─── RECORDED INFORMATION
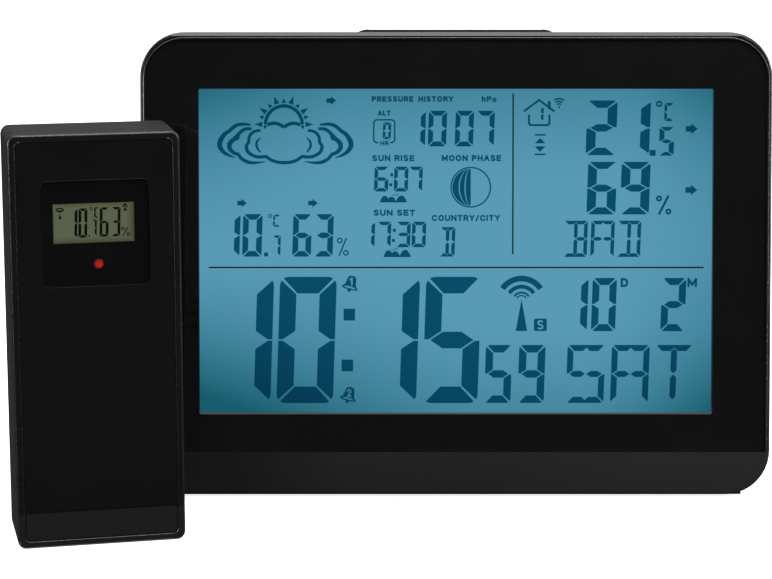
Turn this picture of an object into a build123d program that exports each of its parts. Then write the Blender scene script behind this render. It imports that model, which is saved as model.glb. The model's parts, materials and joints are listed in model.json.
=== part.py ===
"""Home weather station: a tabletop console that leans on a fold-out foot, and its wireless outdoor sensor.

Each unit is drawn on its own front plane: x to the viewer's right, y up the face, and depth measured
rearward from the face. The frame has +Z up and its origin on the table, under the middle of the set.
"""

import os
from math import atan2, cos, degrees, radians, sin

from build123d import *

# ---- Where the two units stand (millimetres and degrees) ----
console_x, console_y = 17.525, -4.103
sensor_x, sensor_y = console_x - 101.65, console_y - 48.7
face_lean = 8.0
sensor_turn = 12.8

# ---- Console, driving dimensions ----
console_width, console_depth = 190.3, 25.0
console_bottom, console_top = -0.6, 139.2
console_corner = 13.5
frame_depth = 11.0
wall = 2.0
rim_radius, back_radius = 0.8, 3.0
top_bevel = 1.2
foot_height = 1.0
side_rim, top_rim = 1.6, 2.3
strip_height = 12.3
lens_thickness, lens_gap = 1.6, 0.15
window_width, window_low, window_high = 155.5, 23.9, 122.2
lcd_depth = 4.8
board_front, board_thickness = 11.2, 1.2
rubber_foot_ys = (7.2, 16.5)
screw_places = [(side * 89.0, y) for side in (-1, 1) for y in (12.0, 69.0, 124.0)]

# ---- Console, keys ----
key_names = ["mode", "set", "up", "down", "alarm", "channel"]
key_row_y, key_pitch = 113.0, 25.0
key_width, key_height = 12.0, 6.0
key_travel = 0.6
snooze_width, snooze_front, snooze_back, snooze_rise = 61.0, 12.8, 20.8, 1.3
reset_x, reset_y, reset_travel = 36.0, 101.0, 0.4

# ---- Console, battery bay and fold-out foot ----
cell_radius, cell_length = 5.25, 44.5
cell_ys = [64.5, 75.5, 86.5]
cell_depth = 18.0
bay_width, bay_low, bay_high = 50.0, 58.5, 92.5
hinge_y, hinge_depth = 9.5, 23.1
foot_width, foot_length, foot_thickness = 74.0, 38.0, 2.8
pin_radius, pin_clearance = 1.2, 0.05

# ---- Outdoor sensor, driving dimensions ----
sensor_width, sensor_height, sensor_depth = 47.6, 117.7, 25.0
sensor_corner = 2.5
sensor_front_depth = 9.0
sensor_wall = 1.8
panel_inset = 2.1
sensor_strip_top = 10.3
eye_width, eye_height, eye_y = 30.0, 29.7, 89.75
aperture_width, aperture_height, aperture_x, aperture_y = 22.5, 11.1, -0.3, 92.4
led_x, led_y = 1.0, 80.6
sensor_cell_radius, sensor_cell_length = 7.25, 50.5
sensor_cell_depth = 15.4
sensor_bay_width, sensor_bay_low, sensor_bay_high = 30.4, 6.5, 63.5


lean, turn = radians(face_lean), radians(sensor_turn)
face_level = foot_height - console_bottom * cos(lean)
FACE = Plane((console_x, console_y, face_level), x_dir=(1, 0, 0), z_dir=(0, -cos(lean), sin(lean)))
SENSOR = Plane((sensor_x, sensor_y, 0), x_dir=(cos(turn), sin(turn), 0), z_dir=(sin(turn), -cos(turn), 0))
TOWARDS_VIEWER = Axis(FACE.origin, FACE.z_dir)
SENSOR_FRONT = Axis(SENSOR.origin, SENSOR.z_dir)
HINGE = Plane(FACE.from_local_coords((0, hinge_y, -hinge_depth)), x_dir=FACE.x_dir, z_dir=FACE.y_dir)
LOW, MIDDLE, HIGH = Align.MIN, Align.CENTER, Align.MAX


# ---- Shapes that repeat ----
def block(unit, near, far, x, y, width, height, radius=0.0, mode=Mode.ADD):
    """A plate of a unit, from depth near to depth far, centred on x and y of the unit's face."""
    with BuildSketch(unit.offset(-near)) as outline:
        with Locations((x, y)):
            if radius:
                RectangleRounded(width, height, radius)
            else:
                Rectangle(width, height)
    extrude(outline.sketch, amount=near - far, mode=mode)


def post(unit, near, far, x, y, radius, mode=Mode.ADD):
    """A round post or hole of a unit, from depth near to depth far."""
    with BuildSketch(unit.offset(-near)) as outline:
        with Locations((x, y)):
            Circle(radius)
    extrude(outline.sketch, amount=near - far, mode=mode)


def span(unit, near, far, left, right, low, high, radius=0.0, mode=Mode.ADD):
    """A plate given by its four sides instead of its centre."""
    block(unit, near, far, (left + right) / 2, (low + high) / 2, right - left, high - low, radius, mode)


def crossbar(unit, x0, x1, y, depth, radius, mode=Mode.ADD):
    """A round bar or hole that runs across a unit, from x0 to x1."""
    with BuildSketch(side_plane(unit, x0, y, depth)) as outline:
        Circle(radius)
    extrude(outline.sketch, amount=x1 - x0, mode=mode)


def side_plane(unit, x, y, depth):
    """A plane across a unit at x, whose normal points to the viewer's right."""
    return Plane(unit.from_local_coords((x, y, -depth)), x_dir=unit.y_dir, z_dir=unit.x_dir)


def cut_below(level):
    """Takes away what lies under a level plane, so that a leaning housing gets a level underside."""
    reach = 2 * console_width
    with Locations((0, 0, level)):
        Box(reach, reach, reach, align=(MIDDLE, MIDDLE, HIGH), mode=Mode.SUBTRACT)


def keyhole(unit, thickness, depth, x, y, head_radius, shank_radius, drop):
    """A wall-mounting keyhole through the back wall: a round entry with a narrow slot above it."""
    post(unit, depth - thickness, depth, x, y, head_radius, Mode.SUBTRACT)
    slot_middle = y + drop / 2
    block(unit, depth - thickness, depth, x, slot_middle, 2 * shank_radius, drop, 0, Mode.SUBTRACT)
    post(unit, depth - thickness, depth, x, y + drop, shank_radius, Mode.SUBTRACT)


def coil_spring(start, direction, coil_radius, tip_radius, height, turns, wire_radius):
    """A spring or helical aerial, wound from its wide end at start along a direction."""
    cone = degrees(atan2(tip_radius - coil_radius, height))
    with BuildLine() as path:
        Helix(height / turns, height, coil_radius, center=start, direction=direction, cone_angle=cone)
    with BuildSketch(path.line ^ 0) as section:
        Circle(wire_radius)
    sweep(section.sketch, path=path.line, is_frenet=True)


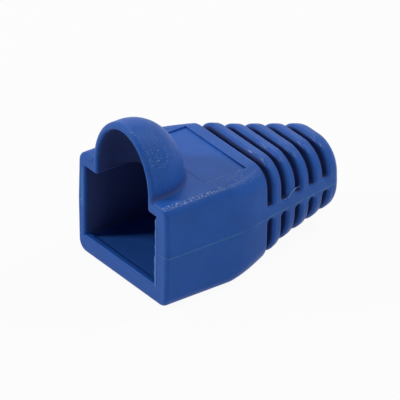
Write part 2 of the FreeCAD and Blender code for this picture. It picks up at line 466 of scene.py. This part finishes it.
──────
STATED PROBLEM:
Set the lines down exactly, from the first line of the records to the line where "reset_x, reset_y, reset_travel" appears, with both ends kept.

RESPONSE:
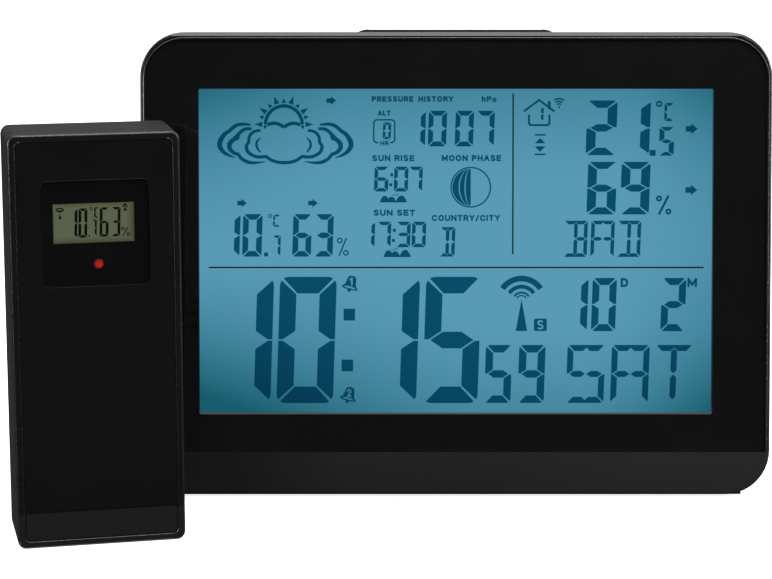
Turn this picture of an object into a build123d program that exports each of its parts. Then write the Blender scene script behind this render. It imports that model, which is saved as model.glb. The model's parts, materials and joints are listed in model.json.
=== part.py ===
"""Home weather station: a tabletop console that leans on a fold-out foot, and its wireless outdoor sensor.

Each unit is drawn on its own front plane: x to the viewer's right, y up the face, and depth measured
rearward from the face. The frame has +Z up and its origin on the table, under the middle of the set.
"""

import os
from math import atan2, cos, degrees, radians, sin

from build123d import *

# ---- Where the two units stand (millimetres and degrees) ----
console_x, console_y = 17.525, -4.103
sensor_x, sensor_y = console_x - 101.65, console_y - 48.7
face_lean = 8.0
sensor_turn = 12.8

# ---- Console, driving dimensions ----
console_width, console_depth = 190.3, 25.0
console_bottom, console_top = -0.6, 139.2
console_corner = 13.5
frame_depth = 11.0
wall = 2.0
rim_radius, back_radius = 0.8, 3.0
top_bevel = 1.2
foot_height = 1.0
side_rim, top_rim = 1.6, 2.3
strip_height = 12.3
lens_thickness, lens_gap = 1.6, 0.15
window_width, window_low, window_high = 155.5, 23.9, 122.2
lcd_depth = 4.8
board_front, board_thickness = 11.2, 1.2
rubber_foot_ys = (7.2, 16.5)
screw_places = [(side * 89.0, y) for side in (-1, 1) for y in (12.0, 69.0, 124.0)]

# ---- Console, keys ----
key_names = ["mode", "set", "up", "down", "alarm", "channel"]
key_row_y, key_pitch = 113.0, 25.0
key_width, key_height = 12.0, 6.0
key_travel = 0.6
snooze_width, snooze_front, snooze_back, snooze_rise = 61.0, 12.8, 20.8, 1.3
reset_x, reset_y, reset_travel = 36.0, 101.0, 0.4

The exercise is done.